begin Material for this task

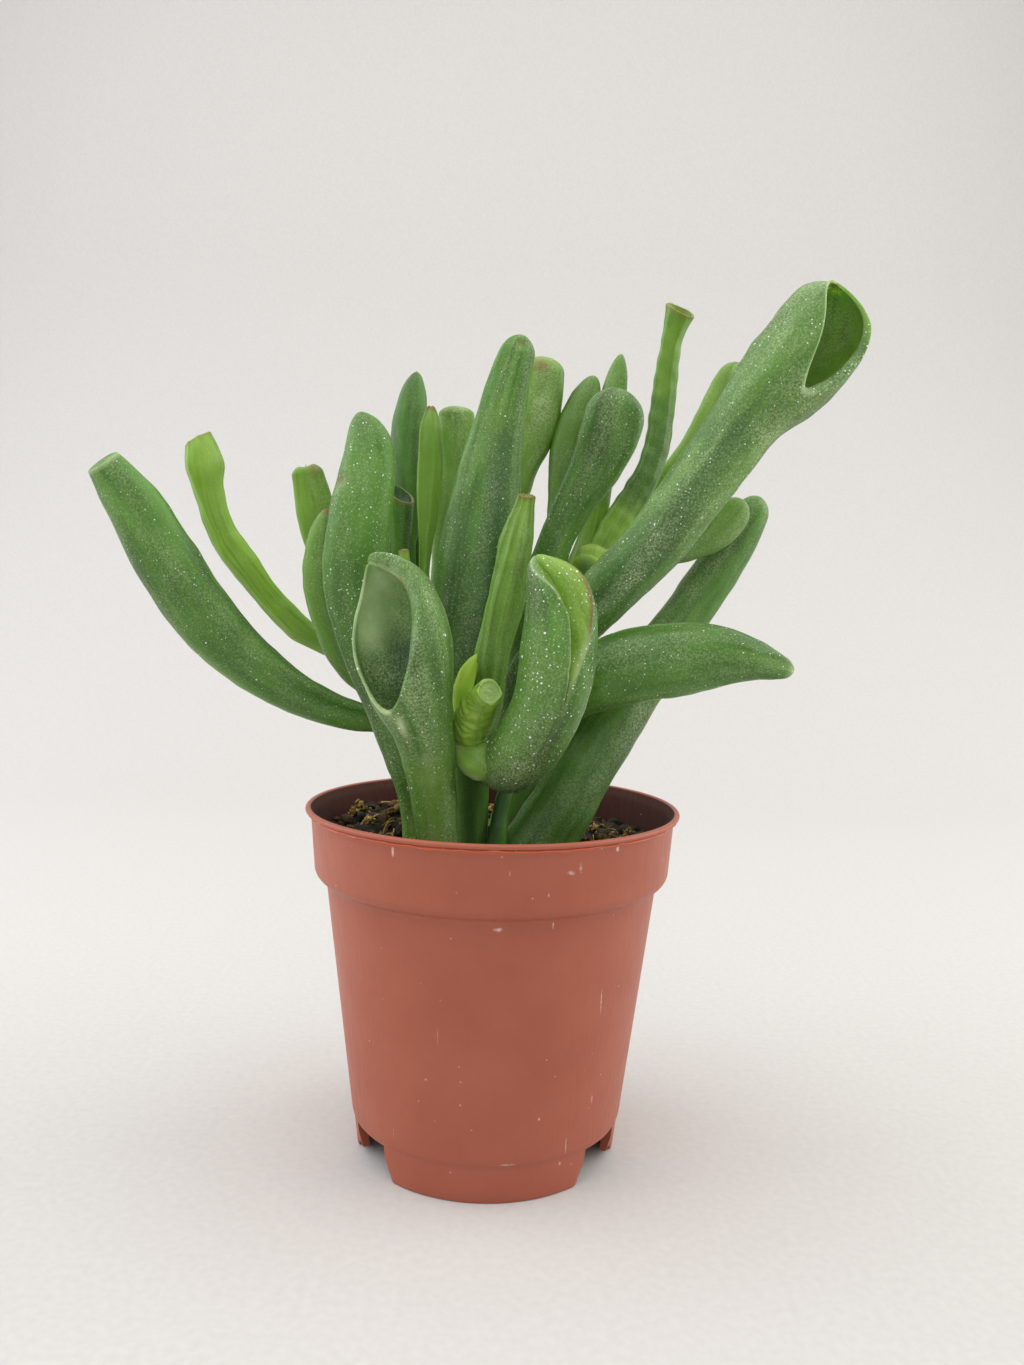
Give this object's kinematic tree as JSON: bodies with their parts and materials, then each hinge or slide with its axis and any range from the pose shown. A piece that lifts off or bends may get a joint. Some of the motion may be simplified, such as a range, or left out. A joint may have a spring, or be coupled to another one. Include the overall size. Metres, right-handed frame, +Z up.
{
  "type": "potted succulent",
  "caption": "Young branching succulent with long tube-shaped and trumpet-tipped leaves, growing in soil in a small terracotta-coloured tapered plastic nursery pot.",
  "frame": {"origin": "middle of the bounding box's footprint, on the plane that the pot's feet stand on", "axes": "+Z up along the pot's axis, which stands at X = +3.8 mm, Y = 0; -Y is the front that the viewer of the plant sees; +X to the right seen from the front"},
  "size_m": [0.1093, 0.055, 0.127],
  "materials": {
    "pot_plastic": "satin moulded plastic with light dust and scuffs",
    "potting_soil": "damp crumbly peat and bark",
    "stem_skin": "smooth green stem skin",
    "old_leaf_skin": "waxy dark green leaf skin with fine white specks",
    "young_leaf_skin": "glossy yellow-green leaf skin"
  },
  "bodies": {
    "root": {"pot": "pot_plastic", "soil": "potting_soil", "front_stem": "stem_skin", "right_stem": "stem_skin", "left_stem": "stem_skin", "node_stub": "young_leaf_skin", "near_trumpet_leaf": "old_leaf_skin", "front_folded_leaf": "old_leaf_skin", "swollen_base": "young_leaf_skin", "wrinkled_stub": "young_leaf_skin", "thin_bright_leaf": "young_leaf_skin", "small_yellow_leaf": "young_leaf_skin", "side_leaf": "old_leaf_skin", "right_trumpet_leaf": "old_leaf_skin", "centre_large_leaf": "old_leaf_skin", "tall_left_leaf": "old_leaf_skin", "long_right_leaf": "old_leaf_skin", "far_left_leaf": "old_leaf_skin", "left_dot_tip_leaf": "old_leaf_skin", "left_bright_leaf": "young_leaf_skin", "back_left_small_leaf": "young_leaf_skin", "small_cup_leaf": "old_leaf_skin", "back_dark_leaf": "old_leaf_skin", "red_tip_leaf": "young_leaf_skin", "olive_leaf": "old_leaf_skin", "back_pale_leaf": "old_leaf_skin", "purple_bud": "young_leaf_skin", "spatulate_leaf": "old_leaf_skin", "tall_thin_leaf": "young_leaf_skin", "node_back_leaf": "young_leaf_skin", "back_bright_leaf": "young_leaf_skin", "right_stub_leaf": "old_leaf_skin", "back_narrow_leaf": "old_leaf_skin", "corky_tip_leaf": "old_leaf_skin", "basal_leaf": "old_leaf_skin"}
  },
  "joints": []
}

end Material for this task
begin Material for this task

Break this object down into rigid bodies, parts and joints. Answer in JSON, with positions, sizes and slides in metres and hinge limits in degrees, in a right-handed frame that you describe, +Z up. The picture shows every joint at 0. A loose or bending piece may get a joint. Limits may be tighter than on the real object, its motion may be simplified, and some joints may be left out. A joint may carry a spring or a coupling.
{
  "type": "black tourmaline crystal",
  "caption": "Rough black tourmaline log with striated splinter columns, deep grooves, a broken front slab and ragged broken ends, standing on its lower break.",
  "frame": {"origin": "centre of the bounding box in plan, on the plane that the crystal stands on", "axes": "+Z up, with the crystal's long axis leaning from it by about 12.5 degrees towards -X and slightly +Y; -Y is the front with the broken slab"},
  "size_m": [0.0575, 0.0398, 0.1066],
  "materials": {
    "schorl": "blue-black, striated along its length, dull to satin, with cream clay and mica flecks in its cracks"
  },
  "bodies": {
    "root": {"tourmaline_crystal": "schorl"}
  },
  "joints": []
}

end Material for this task

[What the exercise asks]
Scan the material line by line and report each one that contains "parts".

[Written solution]
Give this object's kinematic tree as JSON: bodies with their parts and materials, then each hinge or slide with its axis and any range from the pose shown. A piece that lifts off or bends may get a joint. Some of the motion may be simplified, such as a range, or left out. A joint may have a spring, or be coupled to another one. Include the overall size. Metres, right-handed frame, +Z up.
Break this object down into rigid bodies, parts and joints. Answer in JSON, with positions, sizes and slides in metres and hinge limits in degrees, in a right-handed frame that you describe, +Z up. The picture shows every joint at 0. A loose or bending piece may get a joint. Limits may be tighter than on the real object, its motion may be simplified, and some joints may be left out. A joint may carry a spring or a coupling.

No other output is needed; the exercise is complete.